Splitska banka d.d.
- Founded: 1965
- Headquarters: Split, Croatia
- Services: Commercial banking
- Net income: €4.49 mln (2013)
- Total assets: €3584.56 mln (2013)
- Total equity: €444.18 mln (2013)
- Owner: OTP Bank Hungary (OTP Group)
- Website: www.splitskabanka.hr

= Splitska Banka =

Splitska banka was a Croatian banking company based in Split, Croatia. It was one of the largest banks in Croatia. On 1 December 2018, it merged into OTP Bank Group.

== History ==

It was established in 1965 in Split, Croatia. In April 2000 it was privatized and bought by UniCredit.
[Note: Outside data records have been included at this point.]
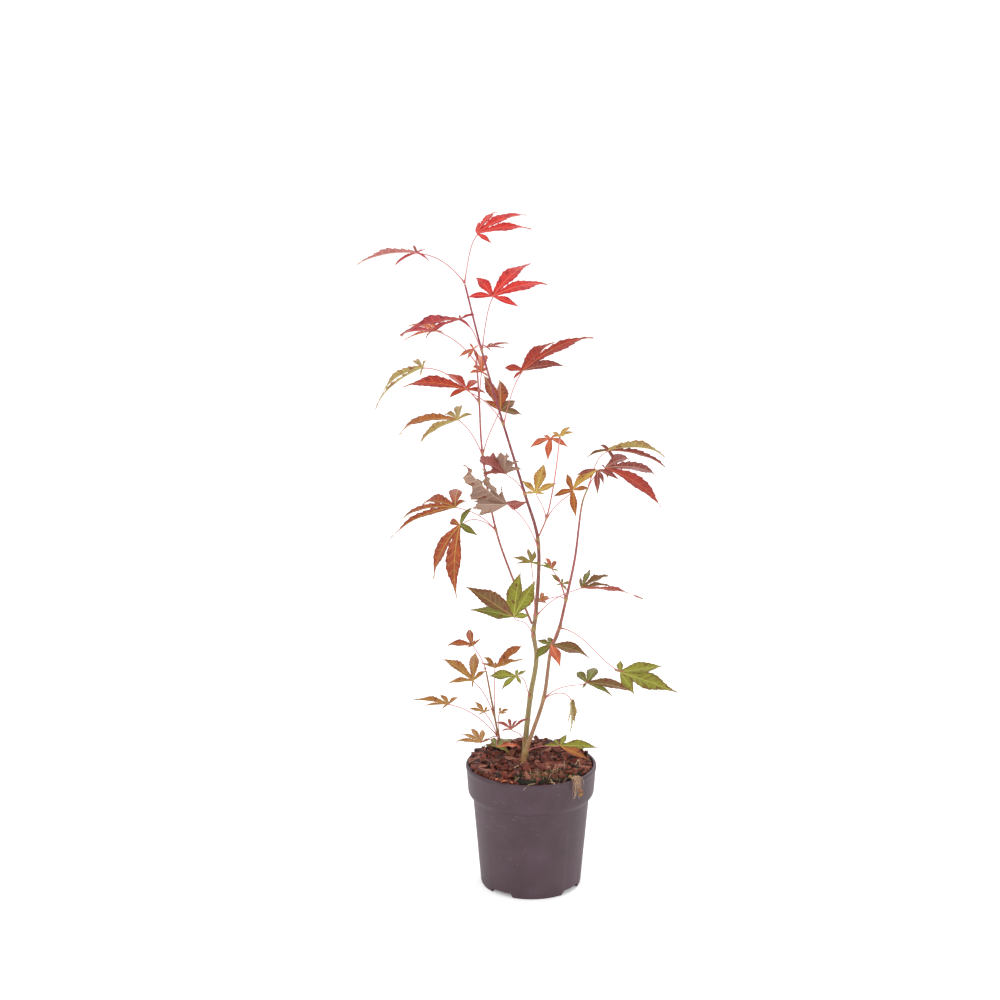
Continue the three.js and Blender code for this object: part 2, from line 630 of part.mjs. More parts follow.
function place(name, geometry, material) {
  const mesh = new THREE.Mesh(geometry, material);
  mesh.name = name;
  plant.add(mesh);
}

place('pot', potShell(), finish.pot);
place('compost', compost(), finish.compost);
place('bark_mulch', mulch(), finish.bark);

for (const [name, limb] of Object.entries(limbs)) {
  place(name, closed(rod(curves[name], radii[name], 8, limb.steps)), finish.youngWood);
}

for (const [name, spray] of Object.entries(sprays)) {
  place(`spray_${name}`, spraySolid(spray), sprayFinish[name] ?? finish.bronzeLeaf);
}

export default plant;
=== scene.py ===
"""A young Japanese maple with several slim stems, in a round moulded nursery pot with bark mulch.

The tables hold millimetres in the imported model's own frame, +Z up: the origin is the middle of the
pot's flat underside and the front is -Y. Meshes are computed as numpy arrays in millimetres, and the
function `piece` turns them to metres as it makes the object.
"""

import math

import bmesh
import bpy
import numpy as np
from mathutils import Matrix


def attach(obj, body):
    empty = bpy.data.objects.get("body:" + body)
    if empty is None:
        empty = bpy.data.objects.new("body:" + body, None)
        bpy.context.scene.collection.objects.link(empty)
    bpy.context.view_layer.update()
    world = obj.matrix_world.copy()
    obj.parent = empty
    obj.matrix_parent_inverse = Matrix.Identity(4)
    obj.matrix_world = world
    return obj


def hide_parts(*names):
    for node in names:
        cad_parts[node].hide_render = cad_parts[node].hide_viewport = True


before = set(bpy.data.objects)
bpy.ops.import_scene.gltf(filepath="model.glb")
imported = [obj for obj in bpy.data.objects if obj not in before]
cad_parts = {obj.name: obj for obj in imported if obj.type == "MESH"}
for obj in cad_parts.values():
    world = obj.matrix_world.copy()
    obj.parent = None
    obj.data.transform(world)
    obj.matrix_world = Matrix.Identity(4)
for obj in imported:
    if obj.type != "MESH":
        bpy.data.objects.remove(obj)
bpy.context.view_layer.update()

MM = 0.001
TURN = 2 * math.pi
BODY = "root"

# ---------------------------------------------------------------- materials


def linear(colour):
    """An sRGB hex colour as the linear red, green, blue and alpha that shaders take."""
    channels = [int(colour[i:i + 2], 16) / 255 for i in (1, 3, 5)]
    return [c / 12.92 if c <= 0.04045 else ((c + 0.055) / 1.055) ** 2.4 for c in channels] + [1.0]


def add(tree, kind, inputs=None, **settings):
    """Adds a node. An input is given by name or number, as a value or as the socket that feeds it."""
    node = tree.nodes.new(kind)
    for name, value in settings.items():
        setattr(node, name, value)
    for key, value in (inputs or {}).items():
        if isinstance(value, bpy.types.NodeSocket):
            tree.links.new(value, node.inputs[key])
        else:
            node.inputs[key].default_value = value
    return node


def new_material(name):
    """An empty material and its node tree."""
    material = bpy.data.materials.new(name)
    material.use_nodes = True
    material.node_tree.nodes.clear()
    return material, material.node_tree


def surfaced(material, inputs):
    """Gives a material its surface: one Principled shader with these inputs."""
    tree = material.node_tree
    shader = add(tree, "ShaderNodeBsdfPrincipled", inputs)
    add(tree, "ShaderNodeOutputMaterial", {0: shader.outputs[0]})
    return material


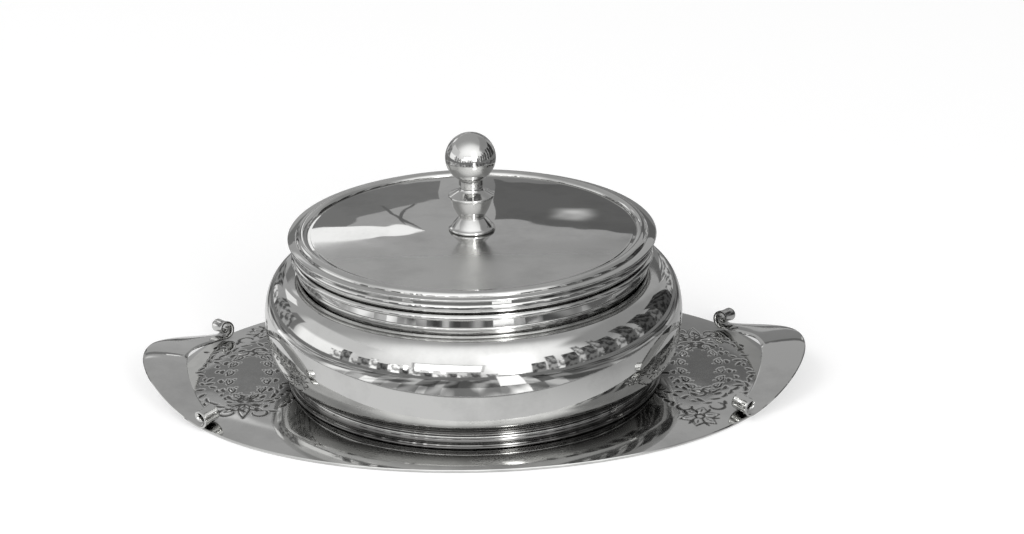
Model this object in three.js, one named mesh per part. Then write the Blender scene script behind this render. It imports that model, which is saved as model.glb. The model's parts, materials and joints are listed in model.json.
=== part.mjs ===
// Covered candy bowl: a round bowl with a lift-off lid, standing on an oval tray with two strap handles.
// Millimetres, +Z up. The origin is on the table under the middle of the tray; X runs from handle to handle.
import * as THREE from 'three';
import { mergeVertices } from 'three/addons/utils/BufferGeometryUtils.js';

// Tray plate: an oval sheet with a flat middle and a margin that droops to the table
const trayHalfLength = 139.6;
const trayHalfWidth = 101;
const traySheet = 1.2;
const trayDroop = 2.2;
const trayEdgeRound = 0.5;
const trayLand = 1.6;
const trayFlatShare = 0.82;
const trayMarginShares = [0.87, 0.91, 0.945, 0.975];

// Strap handles: a crescent of sheet over each end of the tray, rolled into a scroll at both ends
const strapOverhang = 10.9;
const strapInset = 11;
const strapSweep = THREE.MathUtils.degToRad(36);
const strapTipWidth = 20;
const strapEndWidth = 9.5;
const strapSheet = 1.4;
const strapCrown = 0.5;
const strapEdgeRound = 0.4;
const strapTipRise = 12.5;
const strapInnerRise = 10.2;
const strapArchPower = 1.2;
const scrollDiameter = 10.2;
const scrollEyeDiameter = 4.4;
const scrollEndWidth = 7;
const scrollTurn = THREE.MathUtils.degToRad(400);

// Clearances: between soldered or seated pieces, and between pieces that slide past each other
const seatGap = 0.3;
const slideGap = 0.6;

// Foot ring: a rounded lip on the tray, a cove above it and a small bead under the belly
const footHeight = 5.1;
const footTopRadius = 82;
const footFlare = 3;
const footWall = 3.2;
const footLipHeight = 1.4;
const footLipProud = 0.8;
const footFillet = 0.5;
const footBeadHeight = 1;
const footBeadProud = 0.6;

// Bowl: a wide belly drawn in to a neck, with a fine line round the neck and a bead below the mouth
const bellySwell = 12.3;
const bellyHeight = 30;
const neckWaist = 1.4;
const neckHeight = 51.6;
const neckTuck = 1.2;
const neckLineHeight = 1.5;
const neckLineProud = 0.6;
const mouthOuterRadius = 78.6;
const mouthRise = 10.4;
const bowlWall = 1.2;
const beadHeight = 3.4;
const beadProud = 2.6;
const beadTopDrop = 0.9;

// Shape of the belly: how far out of its swell, and up to its widest place or to the neck
const lowerBellyShares = { out: 0.72, up: 0.46 };
const shoulderShares = { out: 0.82, up: 0.87 };
const upperShoulderShares = { out: 0.5, up: 0.98 };

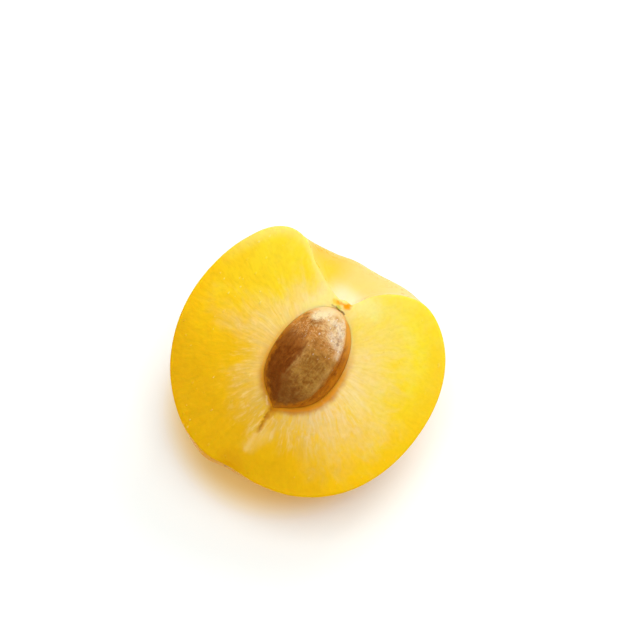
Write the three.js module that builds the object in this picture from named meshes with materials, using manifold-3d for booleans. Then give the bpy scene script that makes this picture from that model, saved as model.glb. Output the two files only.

In 2002 Bank Austria Creditanstalt AG on base of purchase contracts of Splitska banka initiated the merger of its subsidiary in Croatia, HVB Croatia, focused on larger businesses and private clients and clients of Splitska banka, with emphasis on the "retail" business. The new bank became known as HVB Splitska banka.

On 20 April 2006 HVB Splitska banka was sold to the French group Société Générale, which prompted the bank to change its name to Société Générale - Splitska banka d.d.. On May 2, 2017, OTP banka Hrvatska acquired 100% ownership of Splitska banka.